No one likes to pay taxes, but it’s comforting to know that we owe federal income taxes according to our ability to pay. Those with more income pay a higher percentage of tax on that income. Except for the exceptions …
For example, there is a difference between paying taxes on money you earn on the job, and income that comes from an investment. When you sell an investment for a profit, you owe a tax on the “capital gain”, which is lower than the rate for most “ordinary” income.
Thus, wealthy people who get most of their income from investments may pay a lower percentage of tax overall than people who get most of their income from work. A related example of preferential tax treatment is called “carried interest”, which allows some earned income to qualify for the lower “capital gains” rate. In this case, the main beneficiary is Hedge Fund Managers.
Over the years there have been efforts to reform this inequity, most recently by our Senator Tammy Baldwin and New Jersey Representative Bill Pascrell. They introduced legislation to end the “carried interest” tax break – which President Trump, as a candidate, vowed to tackle. But when this reform was offered as an amendment to the sweeping 2017 Tax Act that has mainly benefited the wealthy, it was rejected.
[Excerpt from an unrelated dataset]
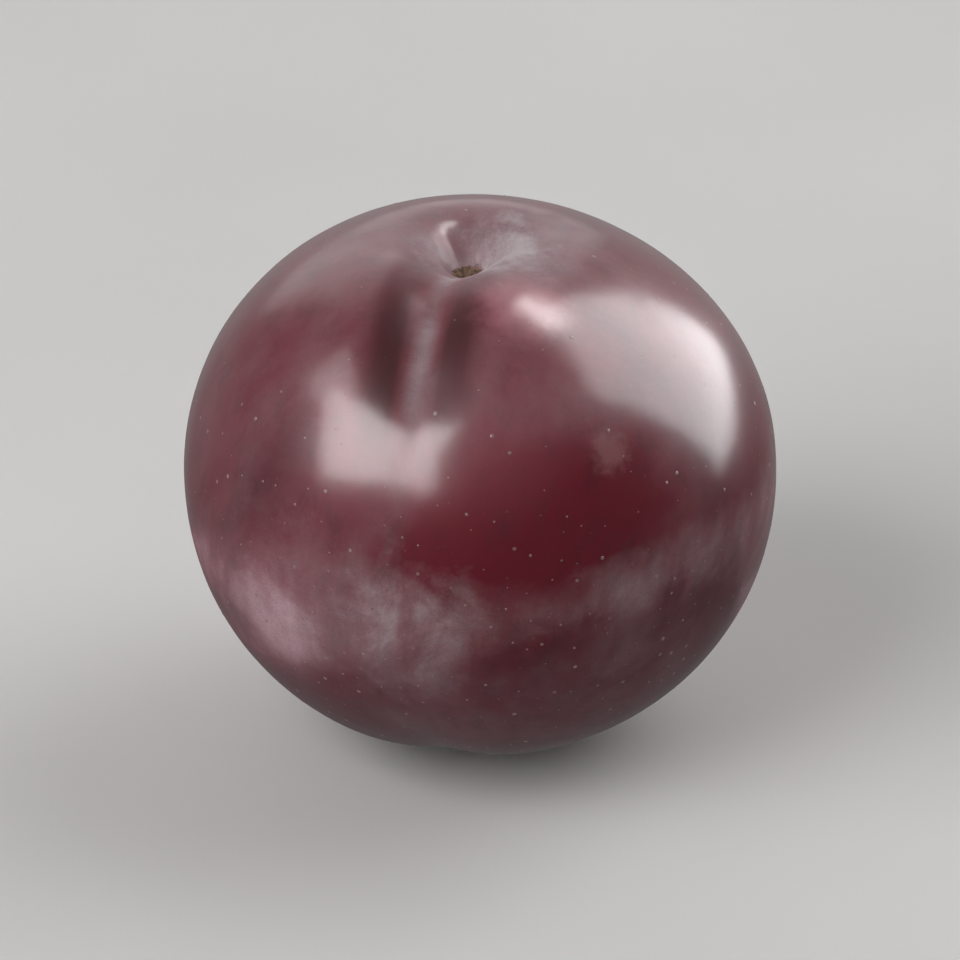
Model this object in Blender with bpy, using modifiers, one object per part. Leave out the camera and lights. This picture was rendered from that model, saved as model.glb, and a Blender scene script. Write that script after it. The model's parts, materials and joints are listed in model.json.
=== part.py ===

All of us, rich and poor alike, stand to gain from true reform of the tax code to eliminate the many avenues for the most affluent citizens to legally avoid paying their share of society’s costs. When large numbers of people suffer poverty, poor education, inadequate housing, lack of health care and aging infrastructure, we all suffer by living in a broken society. It becomes a world without hope for those trapped in the lower regions of the economy. Surely our country can do better?